Shame, Power & The Patriarchy

Shame has been wielded as a method of control for centuries.

It’s been taught to women and queer folx about our bodies & their sizes or shapes, our sexuality, our personality (Too loud? Too bossy? Too quiet?), our mistakes (“not good enough” syndrome).

It’s leveraged for power everywhere from meeting rooms to magazines.

But what happens when we internalise that shame? When we believe it to be true, and so disconnect ourselves from our authentic needs and desires?

I was travelling in Mexico earlier this year with my partner, and we took a day trip out to the Yaxchilan ruins (which, by the way, are amazing and if you’re in the region, I recommend).

The guide was wonderful and full of knowledge, but about halfway through the day, as we were climbing the never-ending stairs that Mayan ruins consist of, he turned to me and said something along the lines of: “You should lose weight, or you might have a heart attack. It’s not hard, you know?”.

It stung.

It also took a moment for me to realise he was talking to me, because I knew my physical capabilities were more than enough for what we were doing (which gets missed when we carry implicit beliefs, as he did, about how certain bodies should behave or act). 

Now, I knew his intentions weren’t malicious, and so I tried to brush his comment off as we carried on to the next site.  We had an hour to free explore this time, and before long I found a place I was content to sit peacefully.

To bathe in the stillness that was palpable there.

But then the thoughts started creeping in… What if he thinks I’m too unfit to climb these ruins, and that’s why I’m staying here? What if he thinks I’m lazy? What if EVERYONE thinks you’re lazy or unfit?

And so I started to climb.

It was at this moment I realised…. I’d believed a story of shame, and stepped away from my authentic needs and desires. I’d given away my power.

I wasn’t operating from a place of desire, truth or authenticity. I was operating from a place of shame, perfectionism and self-judgement.

Now, the guide had no idea what was happening – none of this was his intention.
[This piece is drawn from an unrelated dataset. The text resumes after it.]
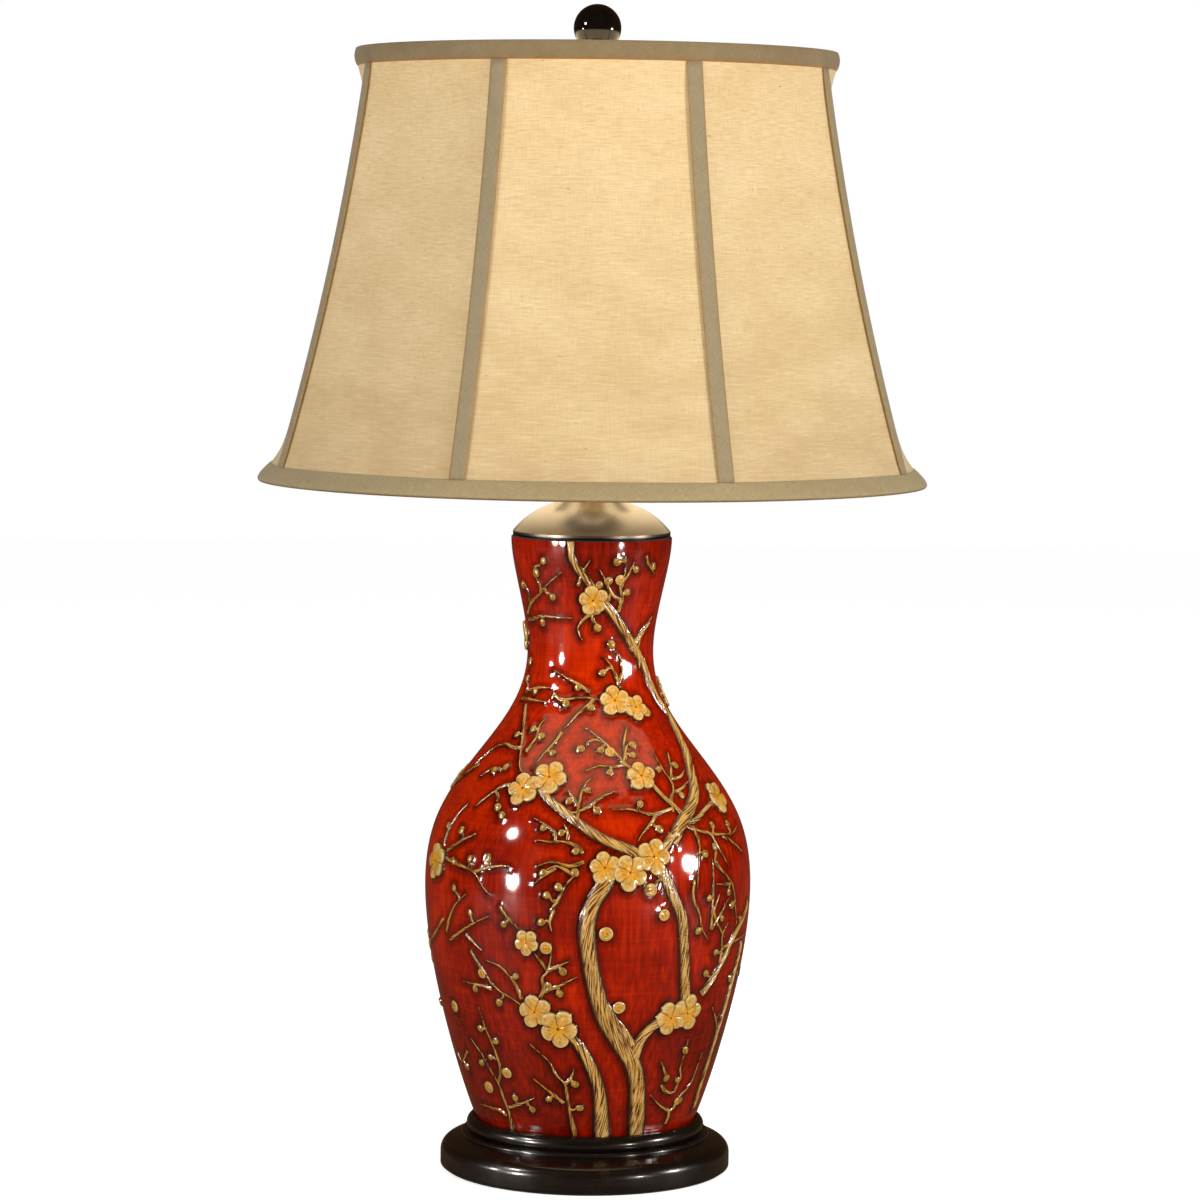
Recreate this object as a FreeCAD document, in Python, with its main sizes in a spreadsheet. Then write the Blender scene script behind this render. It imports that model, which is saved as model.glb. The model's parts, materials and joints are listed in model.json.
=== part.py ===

He’s also one person, and I’m not holding him up as a figurehead of the patriarchy.

But my response was symbolic.

I felt ashamed for the size of my body, not its capabilities.  In response I believed that shame, and started acting out of alignment with my authentic desire, hoping to fill (or exceed!) somebody else’s expectations.

And so I want you to think today about the ways shame stops you from being in your power.

Where do you hold yourself to unnecessarily perfectionistic standards?

What idea do you have that just ‘isn’t ready yet’?

What dream or creative interest do you put off because you’re not ‘ready’?

Where do you prioritise what you are ‘supposed‘ to do, before what you desire to do?

I believe part of remaking the world means connecting with and honouring our authentic selves.

Because as long as we’re living someone else’s story, handing our power away to an external force, we can’t create thriving lives or communities.